If the OSF were commissioning 36 dynamic, creative and inspiring, study guides with modern tie-ins, we would cheer them on. But it is stated quite clearly that they mean the works to be performable. We ask why? Sure, someone might go see a production of Migdalia Cruz’s Macbeth, and be inspired to check out Shakespeare’s original, but the likelihood of that is slim. The risk is that theatre-goer now assumes, “OK, I’ve seen Macbeth. Check that one off the list.”

When we think of the inaccessibility of Shakespeare, we’re more likely to consider the price of tickets, or teachers untrained, passionlessly introducing mandated Shakespeare to middle-schoolers. Does a new “translation” solve these problems?

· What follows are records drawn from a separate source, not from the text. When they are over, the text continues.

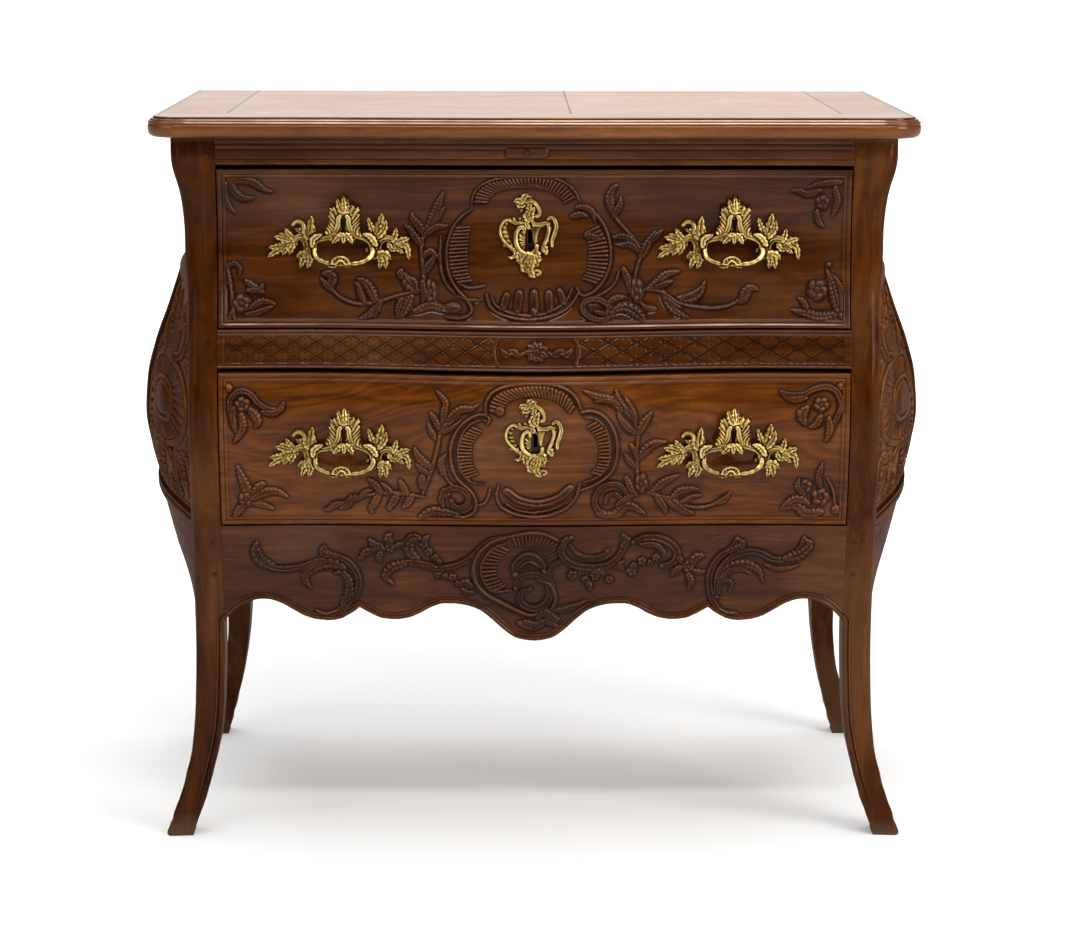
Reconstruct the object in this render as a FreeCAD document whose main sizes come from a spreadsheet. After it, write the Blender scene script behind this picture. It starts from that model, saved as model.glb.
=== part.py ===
import FreeCAD, Part
import math
import os
from FreeCAD import Vector, Rotation, Placement

# A serpentine, swelling (bombe) chest of two long drawers on high curved legs, in solid walnut
# with gilt bronze handles and keyhole plates.
# Frame: X to the right, Y to the back, Z up, front faces -Y. Millimetres.
# The geometry is laid out from the top's front corner (y = 0) and every sub-part is then placed
# "shift_y" forward, which puts the origin under the middle of the whole chest, on the floor.

os.makedirs("parts", exist_ok=True)
doc = FreeCAD.newDocument("bombe_chest")
sheet = doc.addObject("Spreadsheet::Sheet", "dims")
VALUES = {}


def cell(alias, value):
    row = len(VALUES) + 1
    sheet.set("A%d" % row, alias.replace("_", " "))
    sheet.set("B%d" % row, repr(float(value)))
    sheet.setAlias("B%d" % row, alias)
    VALUES[alias] = float(value)


class Q:
    """A length with its number and the sheet expression it comes from."""

    def __init__(self, v, e):
        self.v, self.e = float(v), e

    @staticmethod
    def of(o):
        return o if isinstance(o, Q) else Q(o, "%.6g" % o)

    def __add__(self, o):
        o = Q.of(o)
        return Q(self.v + o.v, "(%s + %s)" % (self.e, o.e))

    __radd__ = __add__

    def __sub__(self, o):
        o = Q.of(o)
        return Q(self.v - o.v, "(%s - %s)" % (self.e, o.e))

    def __rsub__(self, o):
        return Q.of(o) - self

    def __mul__(self, o):
        o = Q.of(o)
        return Q(self.v * o.v, "(%s * %s)" % (self.e, o.e))

    __rmul__ = __mul__

    def __truediv__(self, o):
        o = Q.of(o)
        return Q(self.v / o.v, "(%s / %s)" % (self.e, o.e))

    def __neg__(self):
        return Q(-self.v, "(-1 * %s)" % self.e)


class Dims:
    def __getattr__(self, name):
        return Q(VALUES[name], "dims." + name)


D = Dims()

# ---------------------------------------------------------------- driving dimensions
for alias, value in [
    # whole chest
    ("shift_y", 242.0),
    ("height", 940.0),
    ("top_half_width", 485.0),
    ("top_thick", 26.0),
    ("top_front_y", -32.0),
    ("top_lobe", 8.0),
    ("top_back_y", 550.0),
    ("top_corner_radius", 42.0),
    ("top_step", 2.5),
    ("top_step_inset", 12.0),
    ("top_nose", 9.0),
    ("top_end_joint_x", 390.0),
    ("top_mid_joint_x", 46.0),
    ("top_rail_back_y", 45.0),
    # carcase levels
    ("frieze_low", 879.0),
    ("mid_rail_top", 672.5),
    ("mid_rail_low", 624.5),
    ("apron_top", 419.0),
    ("opening_half", 401.0),
    ("rail_back_y", 52.0),
    ("post_back_y", 47.0),
    ("tenon_long", 24.0),
    ("tenon_thick", 10.0),
    ("apron_thick", 24.0),
    # sides
    ("side_thick", 24.0),
    ("panel_recess", 6.0),
    ("panel_thick", 12.0),
    ("panel_tongue", 7.0),
    ("panel_front_y", 47.0),
    ("panel_rear_y", 393.0),
    ("panel_low", 420.0),
    ("panel_high", 712.0),
    ("rear_post_back_y", 515.0),
    ("rear_post_thick", 36.0),
    # back
    ("rear_rail_front_y", 480.0),
    ("rear_rail_thick", 25.0),
    ("rear_rail_housing", 15.0),
    ("rear_top_rail_low", 868.0),
    ("back_board_thick", 10.0),
    ("back_low", 380.0),
    ("back_high", 910.0),
    ("back_joint_x", 165.0),
    # inside
    ("runner_thick", 22.0),
    ("runner_inner_x", 352.0),
    ("runner_outer_x", 416.0),
    ("guide_x", 401.0),
    ("guide_high", 28.0),
    ("kicker_thick", 11.0),
    ("dust_thick", 8.0),
    ("dust_drop", 6.0),
    ("dust_tongue", 6.0),
    ("stop_x", 300.0),
    ("stop_long", 44.0),
    ("stop_wide", 14.0),
    ("stop_high", 6.5),
    # drawers
    ("drawer_half", 399.6),
    ("front_side_gap", 1.4),
    ("front_low_gap", 2.0),
    ("front_top_gap", 5.5),
    ("side_gap", 0.3),
    ("front_inner_y", 28.0),
    ("upper_hollow", 8.0),
    ("lower_hollow", 25.0),
    ("hollow_half", 180.0),
    ("hollow_flat", 60.0),
    ("drawer_side_thick", 14.0),
    ("drawer_rear_y", 462.0),
    ("drawer_back_thick", 12.0),
    ("drawer_bottom_thick", 8.0),
    ("drawer_bottom_up", 10.0),
    ("drawer_bottom_groove", 6.5),
    ("drawer_side_drop", 12.0),
    ("dovetail_end_y", 12.0),
    ("dovetail_flare", 4.0),
    # locks
    ("lock_wide", 76.0),
    ("lock_high", 104.0),
    ("lock_thick", 12.0),
    ("bolt_wide", 30.0),
    ("bolt_thick", 5.0),
    ("bolt_long", 44.0),
    ("bolt_play", 0.4),
    ("bolt_travel", 14.0),
    ("key_hole_r", 4.5),
    ("key_slot_wide", 5.0),
    ("key_slot_long", 18.0),
    ("upper_key_x", -6.0),
    ("upper_key_z", 794.0),
    ("lower_key_x", 1.0),
    ("lower_key_z", 543.0),
    ("upper_lock_recess", 10.0),
    ("lower_lock_recess", 14.0),
    ("lock_screw_r", 1.6),
    ("lock_screw_long", 14.0),
    # bronze mounts
    ("plate_thick", 2.5),
    ("handle_x", 246.0),
    ("upper_handle_z", 771.0),
    ("lower_handle_z", 508.0),
    ("handle_post_half", 40.0),
    ("handle_post_r", 3.0),
    ("handle_hole_r", 3.2),
    ("handle_reach", 26.0),
    ("handle_ring_thick", 8.0),
    ("handle_ring_a", 40.0),
    ("handle_ring_b", 19.0),
    ("handle_open_a", 31.5),
    ("handle_open_b", 11.5),
    ("handle_crest", 66.0),
    ("handle_wing", 89.5),
    ("nut_side", 12.0),
    ("nut_thick", 5.0),
    # pegs and dowels
    ("peg_r", 3.5),
    ("dowel_r", 5.0),
    ("dowel_half", 14.0),
]:
    cell(alias, value)

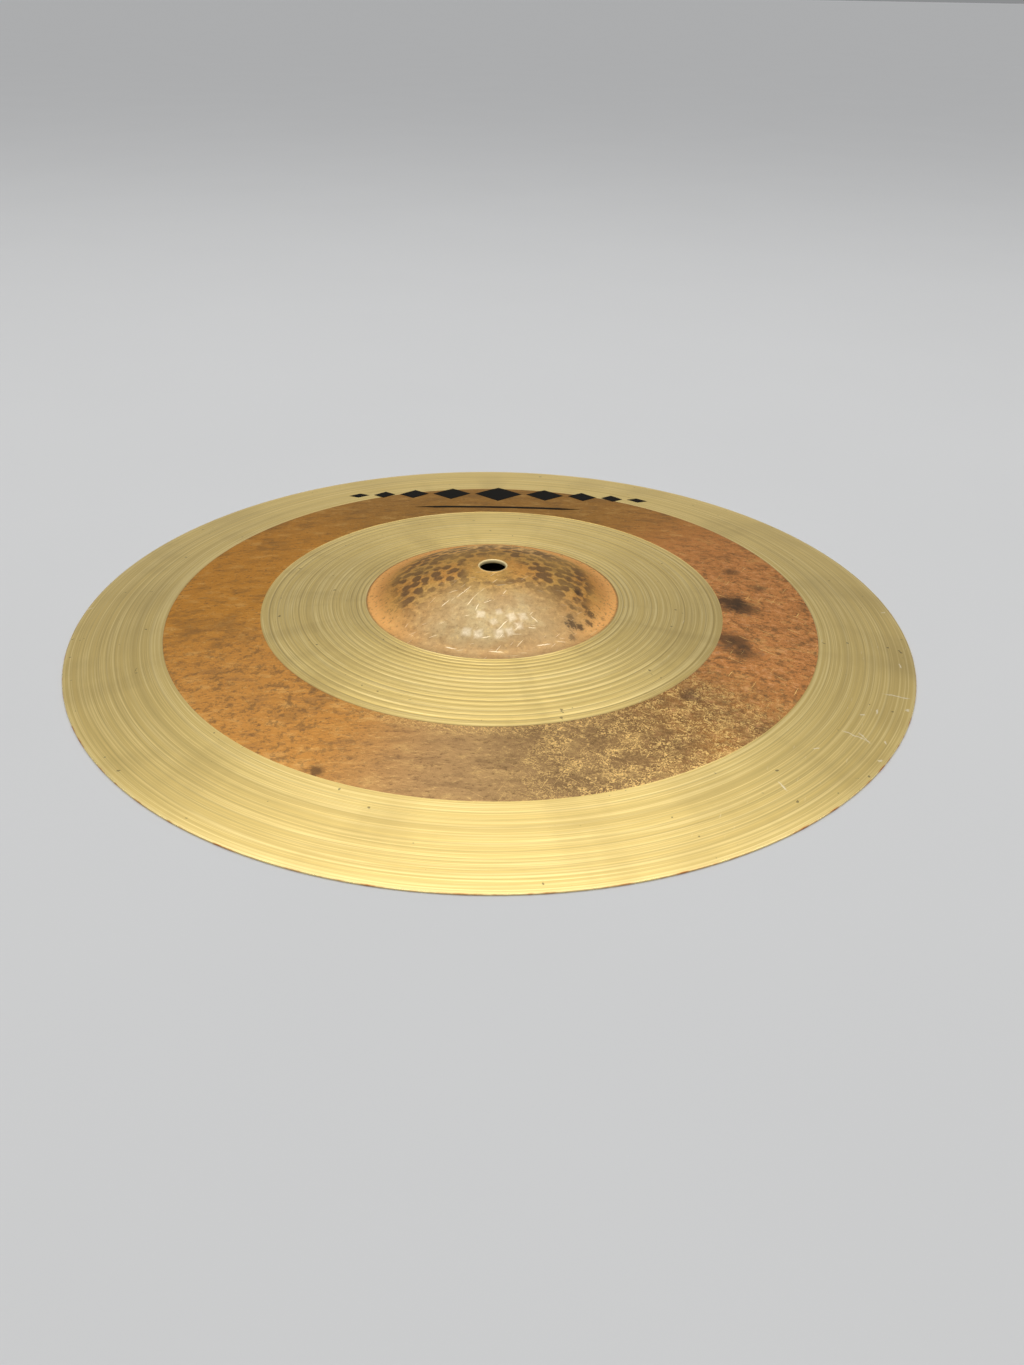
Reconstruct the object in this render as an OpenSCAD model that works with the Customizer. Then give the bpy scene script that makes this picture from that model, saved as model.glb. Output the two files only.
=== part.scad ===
// Suspended cymbal: one bronze plate, hammered and turned, with a printed mark.
// Origin: on the axis, in the plane that the rim rests on. +Z points up through the bell.

/* [Plate] */
// Diameter over the rim
plate_d = 406.4; // [400:0.1:430]
// Thickness at the rim
rim_t = 0.8; // [0.6:0.05:1.5]
// Thickness of the bow where it meets the bell
bow_t = 1.3; // [1:0.05:2]
// Radius of the bow's curve from the bell out to the inner band's edge
bow_r = 1670; // [1400:10:2400]
// Tighter radius of the bow's curve from there to the rim
droop_r = 1015; // [700:5:1300]

/* [Bell] */
// Height of the bell's crown over the rim plane
crown_z = 30.6; // [28:0.1:36]
// Radius of the bell's dome
dome_r = 108.75; // [100:0.25:120]
// Radius of the hollow curve between the dome and the bow
fillet_r = 15; // [10:0.5:20]
// Thickness of the bell
bell_t = 1.7; // [1.2:0.05:3]
// Diameter of the mounting hole
hole_d = 12.7; // [10:0.1:15]
// Chamfer on both edges of the hole
hole_chamfer = 0.2; // [0.1:0.05:0.4]

/* [Bands] */
// Outer diameter of the inner turned band
inner_band_d = 225; // [180:0.5:236]
// Inner diameter of the outer turned band
outer_band_d = 316; // [290:0.5:340]
// Depth of the turned bands below the unturned metal
turned_depth = 0.12; // [0.05:0.01:0.3]

/* [Printed mark] */
// Length of the printed ornament
mark_w = 180; // [164:1:184]
// Height of its middle lozenge
mark_h = 28; // [20:1:28]
// Distance of the ornament's centre line from the axis
mark_y = 147; // [144:1:150]
// Length of the thin rule between the ornament and the bell
rule_w = 96; // [40:1:110]
// Distance of the rule from the axis
rule_y = 121; // [119:1:124]
// Thickness of the ink
ink_t = 0.08; // [0.05:0.01:0.15]

/* [Hidden] */
$fn = 128;
plate_r = plate_d / 2;
inner_band_r = inner_band_d / 2;
outer_band_r = outer_band_d / 2;
SAGITTA = 0.005; // furthest that a facet of the section lies from its true curve
NOSE_STEPS = 8; // facets round the rim's edge
SAME = 0.001; // points closer than this are one point
CUTTER_H = 100; // tall enough to pass through the whole plate

// The unturned top face is four arcs, tangent where they meet: dome, fillet, bow and droop. The
// dome and the bow have their centres on the axis, and the fillet curves the other way. A half
// circle closes the rim, from rim_x on the top face round to the underside, and touches z = 0.
turn_slope = asin(inner_band_r / bow_r);
droop_x = inner_band_r - droop_r * sin(turn_slope);
nose_r = rim_t / 2;
nose_depth = turned_depth + nose_r;
rim_x = (plate_r - nose_r - nose_depth * droop_x / droop_r) / (1 - nose_depth / droop_r);
rim_slope = asin((rim_x - droop_x) / droop_r);
droop_z = nose_r - (droop_r - nose_depth) * cos(rim_slope);
bow_z = droop_z + (droop_r - bow_r) * cos(turn_slope);
dome_z = crown_z - dome_r;
to_dome = dome_r + fillet_r;
to_bow = bow_r + fillet_r;
fillet_z = (to_dome ^ 2 - to_bow ^ 2 + bow_z ^ 2 - dome_z ^ 2) / (2 * (bow_z - dome_z));
fillet_x = sqrt(to_dome ^ 2 - (fillet_z - dome_z) ^ 2);
dome_end = fillet_x * dome_r / to_dome;
bell_edge = fillet_x * bow_r / to_bow;

function slope(r) =
    r < dome_end ? asin(r / dome_r)
    : r < bell_edge ? asin((fillet_x - r) / fillet_r)
    : r < inner_band_r ? asin(r / bow_r)
    : asin((r - droop_x) / droop_r);

function height(r) =
    r < dome_end ? dome_z + dome_r * cos(slope(r))
    : r < bell_edge ? fillet_z - fillet_r * cos(slope(r))
    : r < inner_band_r ? bow_z + bow_r * cos(slope(r))
    : droop_z + droop_r * cos(slope(r));

function curve_r(r) =
    r < dome_end ? dome_r
    : r < bell_edge ? fillet_r
    : r < inner_band_r ? bow_r
    : droop_r;

// Depth of the underside below the unturned top face
function thickness(r) =
    lookup(r, [[dome_end, bell_t], [bell_edge, bow_t], [rim_x, turned_depth + rim_t]]);

// A point of the section, sunk below the unturned top face along its normal
function sunk(r, depth) = [r - depth * sin(slope(r)), height(r) - depth * cos(slope(r))];

// Radii from one to the other in even steps, small enough for the curve between them
function radii(from, to) =
    let (facet = sqrt(8 * curve_r((from + to) / 2) * SAGITTA), n = ceil(abs(to - from) / facet))
        [for (i = [0:n]) from + (to - from) * i / n];

// Each band of the top face as [inner radius, outer radius, depth of turning]
BANDS = [
    [0, dome_end, 0],
    [dome_end, bell_edge, 0],
    [bell_edge, inner_band_r, turned_depth],
    [inner_band_r, outer_band_r, 0],
    [outer_band_r, rim_x, turned_depth]
];

function without_repeats(points) =
    [for (i = [0:len(points) - 1]) if (i == 0 || norm(points[i] - points[i - 1]) > SAME) points[i]];

function top_face(bands, lift) =
    without_repeats([for (b = bands) each [for (r = radii(b[0], b[1])) sunk(r, b[2] - lift)]]);

function underside() =
    let (ends = [rim_x, inner_band_r, bell_edge, dome_end, 0])
        without_repeats([
            for (i = [1:len(ends) - 1])
                for (r = radii(ends[i - 1], ends[i]))
                    sunk(r, thickness(r))
        ]);

function nose() =
    let (centre = sunk(rim_x, nose_depth), start = 90 - rim_slope)
        [for (i = [1:NOSE_STEPS - 1])
            let (a = start - 180 * i / NOSE_STEPS) centre + nose_r * [cos(a), sin(a)]];

module hole_cutter() {
    hole_r = hole_d / 2;
    top = height(hole_r);
    bottom = sunk(hole_r, bell_t)[1];
    translate([0, 0, -CUTTER_H / 2])
        cylinder(h = CUTTER_H, r = hole_r);
    translate([0, 0, top - hole_chamfer])
        cylinder(h = 2 * hole_chamfer, r1 = hole_r, r2 = hole_r + 2 * hole_chamfer);
    translate([0, 0, bottom - hole_chamfer])
        cylinder(h = 2 * hole_chamfer, r1 = hole_r + 2 * hole_chamfer, r2 = hole_r);
}

// The whole instrument: one piece of cast, rolled, hammered and turned bronze
module cymbal() {
    color("goldenrod")
        difference() {
            rotate_extrude()
                polygon(concat(top_face(BANDS, 0), nose(), underside()));
            hole_cutter();
        }
}

module lozenge(w, h) {
    polygon([[-w / 2, 0], [0, h / 2], [w / 2, 0], [0, -h / 2]]);
}

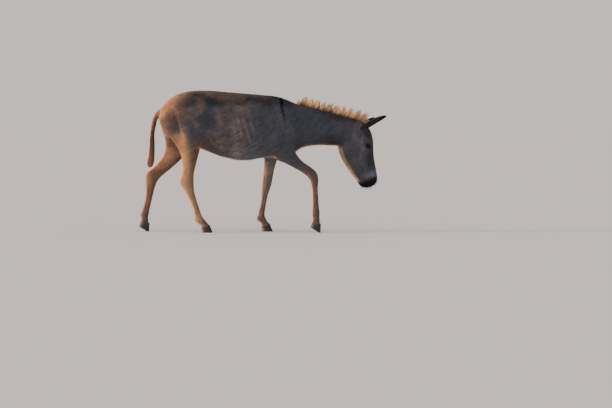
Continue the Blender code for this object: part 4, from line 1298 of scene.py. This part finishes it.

Apologists for “Play On” claim we’ve been editing and tweaking Shakespeare since the beginning. Indeed, we have. These are called adaptations and re-imaginings – something entirely different. In fact, how wonderful it would be to see the extraordinary resources expended in this project to commission original works inspired by each assigned play – imagine a new “Rosencrantz and Guildenstern are Dead” or “Kiss me Kate” or “West Side Story.” Or they might have funded a ticket program to provide low-cost tickets to those who can’t afford $83.30 a ticket (or even $30.00 a ticket). Perhaps a teacher-training program to give teachers the tools to inspire a love of Shakespeare in their students. As noted scholar, James Shapiro said in the NY Times, “It’s likely to be a waste of money and talent.”

We’ve read the many examples cited in articles about the OSF project, and the conceit that these “translations” will make the plays any more accessible seems unlikely. What is likely is that the magic and alchemy that has made Shakespeare Shakespeare  for the last 400+ years will be skewed, even lost. Lost in Translation.